Airline Plot Trio Get Life Terms

Three men who plotted to blow up liquid bombs on flights from the UK to North America have been jailed for life, with minimum terms of up to 40 years. Ringleader Abdulla Ahmed Ali, 28, was jailed for at least 40 years. Plot "quartermaster" Assad Sarwar, 29, must serve at least 36 years, while Tanvir Hussain, 28, was jailed for at least 32 years at Woolwich Crown Court. Their aim was a terrorist outrage to "stand alongside" the 9/11 attacks on the US in history, the judge said. Mr Justice Henriques called the plot "the most grave and wicked conspiracy ever proven within this jurisdiction". Home Secretary Alan Johnson said the sentences "reflected the severity of this horrendous plot to kill and maim thousands of people". "I'm very pleased the jury gave a sentence that was proportionate to this potential crime," he said. "Our police and our national security service is a national asset, they've proven that again today." The trial heard that at the time of his arrest, Ahmed Ali, of Walthamstow, east London, had identified seven US and Canada-bound flights that were to be attacked within a two-and-a-half-hour period. "I'm satisfied that there is every likelihood that this plot would have succeeded but for the intervention of the police and the security service," he said. "Had this conspiracy not been interrupted, a massive loss of life would almost certainly have resulted - and if the detonation was over land, the number of victims would have been even greater still." The judge said that the plot had "reached an advanced stage in its development", with the men in possession of enough chemicals to produce 20 detonators.
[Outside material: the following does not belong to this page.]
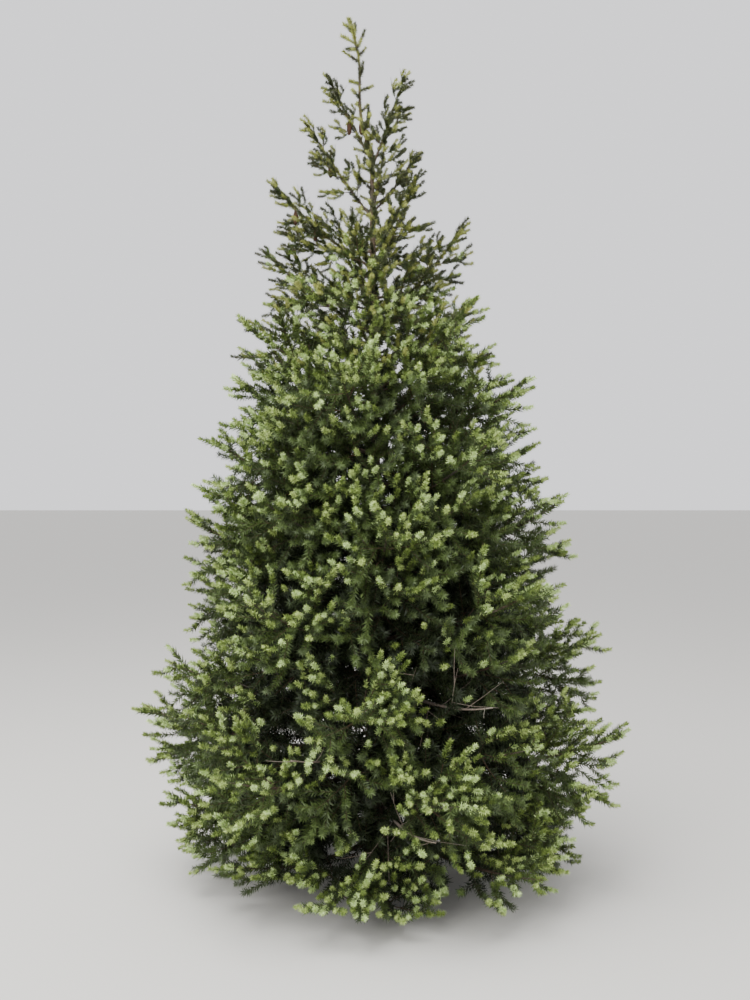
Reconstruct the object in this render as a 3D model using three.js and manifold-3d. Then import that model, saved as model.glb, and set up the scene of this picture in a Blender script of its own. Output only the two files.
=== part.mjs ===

The flights due to be targeted were from London's Heathrow airport to San Francisco, Washington, New York, Chicago, Toronto and Montreal. Sarwar had obtained bomb ingredients which he kept at his home and in woods in High Wycombe, Buckinghamshire. A flat in the Walthamstow area of north-east London became the men's bomb factory, where they mixed chemicals that they planned to take onto planes in ordinary sports drinks bottles stored within hand luggage. The plot prompted the biggest terror investigation ever mounted in the UK.